**Task to carry out**
Take each line that has the word "Vector" and return it.

**Information shown**
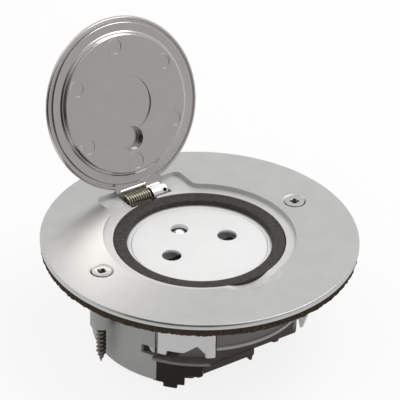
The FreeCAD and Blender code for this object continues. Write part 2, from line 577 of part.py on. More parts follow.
def terminals():
    """Three brass clamps in the block's sides, each with its screw head at the wall."""
    clamps, screws = [], []
    for word, sx, sy in TERMINALS:
        near, far = f"{sx} * clamp_out", f"{sx} * (clamp_out - clamp_len)"
        x0, x1 = (near, far) if sx < 0 else (far, near)
        y = f"({sy} * clamp_y)"
        body = block(f"{word}_clamp", x0, x1, f"{y} - clamp_wid / 2", f"{y} + clamp_wid / 2",
                     "clamp_z - clamp_ht / 2", "clamp_z + clamp_ht / 2")
        wire = rod(f"{word}_wire", "wire_hole", "clamp_z - clamp_ht", "clamp_z + clamp_ht / 2 - clamp_roof",
                   f"{sx} * wire_x", y)
        deep = f"{sx} * (wire_x + wire_hole / 2)"
        outside = f"{sx} * (block_half + head_out)"
        seat = f"{sx} * (block_half + head_out - clamp_head_len)"
        ends = (outside, deep) if sx < 0 else (deep, outside)
        tap = crossbar(f"{word}_tap", "clamp_screw + thread_fit", *ends, y, "clamp_z")
        clamps.append(cut(f"{word}_clamp_cut", body, wire, tap))
        ends = (seat, deep) if sx < 0 else (deep, seat)
        shank = crossbar(f"{word}_shank", "clamp_screw", *ends, y, "clamp_z")
        ends = (outside, seat) if sx < 0 else (seat, outside)
        head = crossbar(f"{word}_head", "clamp_head", *ends, y, "clamp_z")
        screws.append(fuse(f"{word}_screw", shank, head))
    group("terminal_clamps", clamps)
    group("terminal_screws", screws)


# ---------------------------------------------------------------- mechanism block
def rounded_block(name, z0, z1):
    """The block's plan: a square whose corners are rounded to fit inside the floor box."""
    item = new("Part::Common", name)
    item.Base = block(name + "_square", "-block_half", "block_half", "-block_half", "block_half", z0, z1)
    item.Tool = rod(name + "_round", "block_round", f"({z0}) - 1", f"({z1}) + 1")
    return item


def corner_plan(near, far):
    """Plan of the open corner: everything beyond a chord square to the corner's middle direction."""
    mid = "(guard_from_angle + guard_to_angle) / 2"
    half = "block_half"
    return [(f"({out}) * cos({mid} * 1deg) - {side} * {half} * sin({mid} * 1deg)",
             f"({out}) * sin({mid} * 1deg) + {side} * {half} * cos({mid} * 1deg)")
            for out, side in ((near, -1), (far, -1), (far, 1), (near, 1))]


def mechanism_housing():
    """Black block with chambers for the contacts, clamps, spring cups and screws."""
    low, high = "cover_top - 1", "block_top + 1"
    tools = pole_rods("chamber", "contact_rad + chamber_gap", low, high)
    tools.append(rod("earth_chamber", "earth_rad + earth_collar + chamber_gap", low, high, 0, "earth_y"))
    tools += [spread(rod(f"cup_chamber_{a}", "cup_rad + cup_wall + clamp_play", low, high), "coil_circle", a)
              for a in COIL_ANGLES]
    tools += [rod(f"block_hole_{i}", "block_screw + hole_ease", low, high, x, y)
              for i, (x, y) in enumerate(BLOCK_SCREWS)]
    for word, sx, sy in TERMINALS:
        near, far = f"{sx} * (clamp_out + coil_rest)", f"{sx} * (clamp_out - clamp_len - clamp_play)"
        x0, x1 = (near, far) if sx < 0 else (far, near)
        y = f"({sy} * clamp_y)"
        tools.append(block(f"{word}_room", x0, x1, f"{y} - clamp_wid / 2 - clamp_play",
                           f"{y} + clamp_wid / 2 + clamp_play", low, "clamp_z + clamp_ht / 2 + clamp_play"))
        ends = (f"{sx} * (block_half + 1)", f"{sx} * clamp_out")
        tools.append(crossbar(f"{word}_port", "clamp_head + hole_ease", *(ends if sx < 0 else ends[::-1]),
                              y, "clamp_z"))
    for side, word in ((-1, "line"), (1, "neutral")):
        ends = (f"{side} * (clamp_out - clamp_len)", f"{side} * pole_half")
        x0, x1 = ends if side < 0 else ends[::-1]
        tools.append(block(f"{word}_trench", x0, x1, "-clamp_y - strap_wid / 2 - chamber_gap",
                           "strap_wid / 2 + chamber_gap", low,
                           "cover_top + contact_gap + strap_thk + clamp_play"))
    tools.append(block("earth_trench", "-(clamp_out - clamp_len)", 0,
                       "earth_y - strap_wid / 2 - chamber_gap", "earth_y + strap_wid / 2 + chamber_gap",
                       low, "earth_foot + clamp_play"))
    tools.append(padded("open_corner", "XY_Plane", corner_plan("guard_chord - guard_gap", "guard_rad + past"),
                        "block_top - shelf_top + shelf_thk + 2 * past", "shelf_top - shelf_thk - guard_gap"))
    node("mechanism_housing", cut("housing_cut", rounded_block("housing", "cover_top", "block_top"),
                                  *tools))


def rear_cover():
    """Cover that closes the block from below, with screw seats, wire holes, lugs and a locating spike."""
    high = "cover_top - cover_gap"
    plate = rounded_block("rear_plate", "block_bottom", high)
    front = "-block_half"
    lugs = [rod("lug_left", "lug_rad", "block_bottom", "block_bottom + lug_ht", "-lug_left",
                f"{front} + lug_rad - lug_out"),
            rod("lug_right", "lug_rad", "block_bottom", "block_bottom + lug_ht", "lug_right",
                f"{front} + front_step + lug_rad - lug_out")]
    spike = padded("spike", "XZ_Plane", [
        ("spike_x - spike_wid / 2", "block_bottom + bite"),
        ("spike_x + spike_wid / 2", "block_bottom + bite"),
        ("spike_x + spike_wid / 3", "block_bottom - spike_len"), ("spike_x", "block_bottom - spike_len")],
        "spike_wid", "block_half - spike_wid")
    tools = [block("front_recess", "front_from", "block_half + 1", f"{front} - 1", f"{front} + front_step",
                   "block_bottom - 1", "cover_top + 1")]
    tools += pole_rods("pin_end", "contact_rad", "block_bottom + pin_floor", "cover_top + 1")
    for i, (x, y) in enumerate(BLOCK_SCREWS):
        tools.append(rod(f"cover_hole_{i}", "block_screw + hole_ease", "block_bottom - 1", "cover_top + 1",
                         x, y))
        tools.append(rod(f"cover_sink_{i}", "block_screw_head + hole_ease", "block_bottom - 1",
                         "block_bottom + block_screw_sink", x, y))
    tools += [rod(f"{word}_entry", "wire_hole + hole_ease", "block_bottom - 1", "cover_top + 1",
                  f"{sx} * wire_x", f"{sy} * clamp_y") for word, sx, sy in TERMINALS]
    body = cut("rear_cut", plate, *tools)
    node("rear_cover", fuse("rear_fused", body, *lugs, spike))


def small_screws():
    """Four screws that hold the well to the plate, three that hold the block and its cover to the well."""
    items = []
    for i in range(4):
        seat = "(seat_low - flange_thk)"
        shank = rod(f"well_shank_{i}", "well_screw - thread_fit", seat, f"{seat} + well_screw_len")
        head = rod(f"well_head_{i}", "well_screw_head", f"{seat} - well_screw_cap", seat)
        for piece in (shank, head):
            spread(piece, "well_screw_circle", 45 + 90 * i)
        items.append(fuse(f"well_screw_{i}", shank, head))
    group("well_screws", items)
    items = []
    for i, (x, y) in enumerate(BLOCK_SCREWS):
        seat = "(block_bottom + block_screw_sink)"
        shank = rod(f"block_shank_{i}", "block_screw - thread_fit", seat, "deck_top - contact_gap", x, y)
        head = rod(f"block_head_{i}", "block_screw_head", f"{seat} - block_screw_cap", seat, x, y)
        items.append(fuse(f"block_screw_{i}", shank, head))
    group("housing_screws", items)


# ---------------------------------------------------------------- floor box
def mounting_skirt():
    """Plastic box sunk in the floor: flange, deep and shallow wall stretches, bosses and a tooth."""
    deep = sector("deep_wall", "skirt_rad", "skirt_in", "skirt_from_angle", "skirt_to_angle", "skirt_low",
                  "flange_low + bite")
    shallow = sector("shallow_wall", "skirt_rad", "skirt_in", "gate_to_angle", "skirt_from_angle",
                     "skirt_high",
                     "flange_low + bite")
    tooth = sector("tooth", "skirt_rad", "skirt_in", "tooth_angle - tooth_half_angle",
                   "tooth_angle + tooth_half_angle",
                   "tooth_low", "skirt_high + bite")
    flange = sector("box_flange", "skirt_flange_rad", "skirt_in", "0", "360", "flange_low", "flange_top")
    bosses = [rod(f"boss_{word}", "boss_rad", "boss_low", "flange_top", f"{side} * screw_x")
              for side, word in ((-1, "left"), (1, "right"))]
    tools = [rod(f"boss_bore_{word}", "screw_clear", "boss_low - 1", "flange_top + 1",
                 f"{side} * screw_x") for side, word in ((-1, "left"), (1, "right"))]
    half = "(pocket_half + cast_wall + skirt_gap)"
    tools.append(block("hinge_room", f"-{half}", half, "recess_rad / 2", "skirt_flange_rad + 1",
                       "hinge_z - knuckle_rad - hinge_gap - cast_wall - skirt_gap", "flange_top + 1"))
    node("mounting_skirt", cut("skirt_cut", fuse("skirt_blank", deep, shallow, tooth, flange, *bosses),
                               *tools))


def entry_gate():
    """White gate that closes the box's cable entry: two legs with a pointed arch between them."""
    high = "flange_low - gate_gap"
    wall = sector("gate_wall", "skirt_rad", "skirt_in", "gate_from_angle + gate_side_angle",
                  "gate_to_angle - gate_side_angle",
                  "gate_low",
                  high)
    between = sector("gate_between", "skirt_rad + 1", "skirt_in - 1", "gate_from_angle + gate_tab_angle",
                     "gate_to_angle - gate_tab_angle", "gate_low - 1", "gate_mid_low")
    arch = padded("gate_arch", "XZ_Plane", [
        ("-arch_left", "gate_mid_low - past / 2"), ("0", "gate_peak"),
        ("arch_right", "gate_mid_low - past / 2")],
        "6 * skirt_wall", "skirt_in - 2 * skirt_wall")
    turn(arch, (0, 0, 1), "90 + gate_peak_angle")
    node("entry_gate", cut("gate_cut", wall, between, arch))


def cable_guard():
    """Corner guard under the entry: half-moon shelf, curved wall with a foot, and a roof-shaped rib."""
    low = "shelf_top - shelf_thk"
    plate = sector("shelf_sector", "guard_rad", "guard_chord / 2", "guard_from_angle", "guard_to_angle", low,
                   "shelf_top")
    chord = padded("shelf_chord", "XY_Plane", corner_plan("guard_chord", "guard_rad + past"),
                   "shelf_thk + past",
                   low)
    shelf = new("Part::Common", "shelf")
    shelf.Base, shelf.Tool = plate, chord
    inner = "block_round + guard_gap"
    heel = sector("heel", "guard_wall_rad", inner, "guard_from_angle", "foot_to_angle + foot_side_angle",
                  "guard_low",
                  f"{low} + bite")
    foot = sector("foot", "guard_wall_rad", inner, "foot_from_angle", "foot_to_angle", "foot_low",
                  "guard_low + bite")
    tail = sector("guard_tail", "guard_wall_rad", inner, "foot_to_angle + foot_side_angle",
                  "guard_to_angle - foot_side_angle",
                  "guard_end_low",
                  f"{low} + bite")
    rib = padded("guard_rib", "XZ_Plane", [
        ("-rib_left", "shelf_top - bite"), ("rib_right", "shelf_top - bite"),
        ("rib_peak", "shelf_top + rib_ht")], "rib_thk", "guard_chord + rib_in")
    turn(rib, (0, 0, 1), "90 + gate_peak_angle")
    node("cable_guard", fuse("guard_fused", shelf, heel, foot, tail, rib))


def main():
    cover_plate()
    trim()
    lid()
    hinge()
    outlet_well()
    socket_disc()
    disc_springs()
    shutter()
    contacts()
    terminals()
    mechanism_housing()
    rear_cover()
    small_screws()
    mounting_skirt()
    entry_gate()
    cable_guard()
    doc.recompute()
    for item in doc.Objects:
        if "Invalid" in item.State or "Error" in item.State:
            raise RuntimeError(f"{item.Name} ({item.Label}) failed: {item.State}")
    os.makedirs("parts", exist_ok=True)
    for label, item in NODES.items():
        shape = item.Shape
        if shape.isNull() or not shape.isValid() or not shape.Solids:
            raise RuntimeError(f"{label} has no valid solid")
        print(f"{label}: {len(shape.Solids)} solid(s), {shape.Volume:.1f} mm3")
        shape.exportStep(f"parts/{label}.step")


main()
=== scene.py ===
"""Looks of a flush floor socket: cast cover plate and lid, foam seals, white outlet and plastic floor box."""

import json
import logging
import math
from contextlib import contextmanager
from dataclasses import dataclass
from enum import Enum
from typing import Callable, Iterable, Iterator, Sequence

import bmesh
import bpy
from mathutils import Matrix, Vector


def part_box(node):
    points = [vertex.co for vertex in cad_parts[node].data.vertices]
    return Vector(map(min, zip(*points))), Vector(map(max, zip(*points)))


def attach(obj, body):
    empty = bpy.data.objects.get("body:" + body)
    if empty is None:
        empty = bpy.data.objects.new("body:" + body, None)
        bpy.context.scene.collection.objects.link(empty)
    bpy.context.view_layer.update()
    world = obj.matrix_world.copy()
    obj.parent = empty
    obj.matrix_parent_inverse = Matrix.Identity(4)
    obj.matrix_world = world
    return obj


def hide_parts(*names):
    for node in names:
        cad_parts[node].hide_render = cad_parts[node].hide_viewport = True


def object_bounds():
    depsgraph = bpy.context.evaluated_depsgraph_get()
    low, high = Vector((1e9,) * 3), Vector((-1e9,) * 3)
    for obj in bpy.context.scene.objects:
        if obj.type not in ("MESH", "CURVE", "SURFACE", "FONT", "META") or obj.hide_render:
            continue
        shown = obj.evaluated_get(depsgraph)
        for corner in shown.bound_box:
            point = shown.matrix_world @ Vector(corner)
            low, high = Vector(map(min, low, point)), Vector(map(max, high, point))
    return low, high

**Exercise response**
from mathutils import Matrix, Vector
    return Vector(map(min, zip(*points))), Vector(map(max, zip(*points)))
    low, high = Vector((1e9,) * 3), Vector((-1e9,) * 3)
            point = shown.matrix_world @ Vector(corner)
            low, high = Vector(map(min, low, point)), Vector(map(max, high, point))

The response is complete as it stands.